Oil rigs in the United States rose by 1 this week, to 623. Gas rigs rose by 2 to 157. Miscellaneous rigs stayed the same at 2.
The rig count in the Permian Basin fell by 1 this week to 349. Rigs in the Eagle Ford stayed the same at 71.
Primary Vision’s Frac Spread Count, an estimate of the number of crews completing unfinished wells—a more frugal use of finances than drilling new wells—rose in the week ending November 11. The frac spread count is now 295, up 5 from the previous week. This is the same number of crews a month ago and 26 higher than this time last year.

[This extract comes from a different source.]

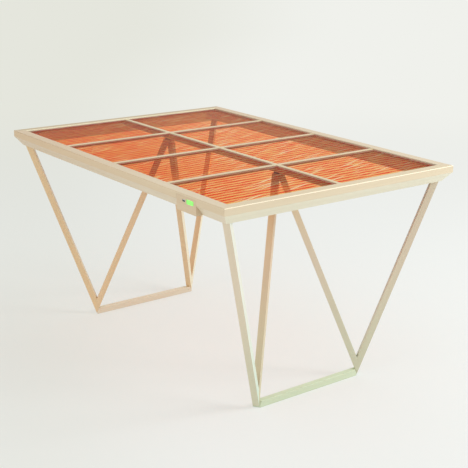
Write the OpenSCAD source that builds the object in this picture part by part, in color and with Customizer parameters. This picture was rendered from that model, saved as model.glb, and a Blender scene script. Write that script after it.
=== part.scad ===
// Solar charging table: a mitred timber frame carries eight orange solar panes
// and stands on two trestles of square legs. All sizes are in millimetres.
// +X runs along the long side, +Z is up, and the origin is on the floor
// under the middle of the table.

/* [Table top] */
// Length of the table top
table_l = 1332; // [1150:1:1500]
// Width of the table top
table_w = 947; // [800:1:1100]
// Height of the table top above the floor
table_h = 745; // [650:1:800]

/* [Rails] */
// Width of the flat top of a rail
rail_top_w = 35.2; // [34:0.1:42]
// Depth of a rail from its top to its flat underside
rail_depth = 55; // [52:0.5:62]
// Height of the upright outer face of a rail
rail_face_h = 23; // [15:0.5:28]
// How far in the sloping lower face of a rail reaches
rail_undercut = 25; // [15:0.5:28]
// Radius of the softened top edge of a rail
arris_r = 2; // [0.5:0.5:4]
// Width of the ledge that the glass rests on
ledge_w = 6; // [5:0.5:8]

/* [Bars] */
// Width of the bars between the panes
bar_w = 14.4; // [12:0.4:20]
// How far the bars lie below the top of the rails
bar_drop = 2; // [0:0.5:4]
// Depth of the long centre beam
beam_depth = 26; // [23:0.5:32]
// Depth of the three cross bars
cross_bar_depth = 15.5; // [14:0.5:18]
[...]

Crude oil production in the United States stayed the same in the week to November 11, at 12.1 million bpd, according to the latest weekly EIA estimates. U.S. production levels are up 400,000 bpd so far this year and 700,000 bpd versus a year ago.
At 12:39 p.m. ET, the WTI benchmark was trading down sharply for the second day in a row, at a loss of $2.59 per barrel (-3.17%) on the day at $79.05 per barrel—down more than a shocking $9 per barrel since this time last week.
The Brent benchmark was trading down $2.65 at $87.13 per barrel (-2.95%) on the day, and down more than $8 per barrel compared to last Friday.
WTI was trading at $78.82 minutes after the data release.